There are lessons to be learned from the Charlie saga. Around the world, keeping elephants in zoos is being challenged. It is increasingly acknowledged that it’s unacceptable and cruel to remove animals from their natural habitats and break up social units for the amusement of zoo visitors or in the name of research.
In zoos, elephants die much earlier than wild ones and are deprived of their most basic needs, resulting in a high mortality rate. It’s recognised that they cannot survive in near or complete isolation. They can become obese, diseased and stressed.
‘History of extreme exploitation’
According to the Pro-Elephant Network, “the history of elephants in zoos in South Africa is one of extreme exploitation, violence and death, which saw baby elephants, mainly between the ages of two and seven, violently removed from their mothers and families, who were often killed in front of them during culling.
“Charlie has witnessed the deaths of a number of elephants in his enclosure,” notes a Pro-Elephant Network report. “A growing body of scientific evidence supports the idea that non-human animals are aware of death, can experience grief and will sometimes mourn for their dead.”
There are about 1,500 formal and many more informal zoos in the world holding three to four million wild animals. Some creatures do well in good zoos, but elephants are not among them. For every calf born in a zoo, according to a report in Scientific American, on average another two die. This is almost three times the mortality rate in the wild.

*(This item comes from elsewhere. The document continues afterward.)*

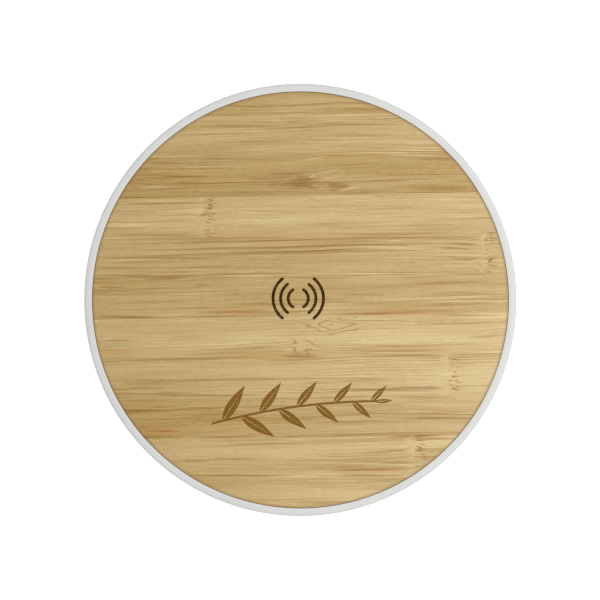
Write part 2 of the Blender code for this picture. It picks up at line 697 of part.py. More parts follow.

The decades-long effort by zoos to preserve and protect elephants appears to be failing, exacerbated by substandard conditions and the denial of mounting scientific evidence that most elephants do not thrive in captivity. The overall infant-mortality rate for elephants in zoos is a staggering 40% – nearly triple the rate in the Asian or African wild.
In US zoos, 76 elephants have died since 2000, half of them before age 40. Nearly 50% of that country’s captive elephants display atypical behaviour such as swaying, rocking and placing vegetation or food on their heads.
If an institution’s yardstick is to do no harm to these animals – and it should be – elephants are increasingly being seen as beyond the capability of almost all zoos.
They are highly social, live in close family groups and move large distances in search of a great range of foods that cannot be replicated when in captivity. This is increasingly being acknowledged by zoo management.
Since 2000, 37 zoos in Europe have closed their elephant exhibits, including London’s Regent’s Park where they had been displayed for 170 years.
For Charlie, the isolation will soon be over.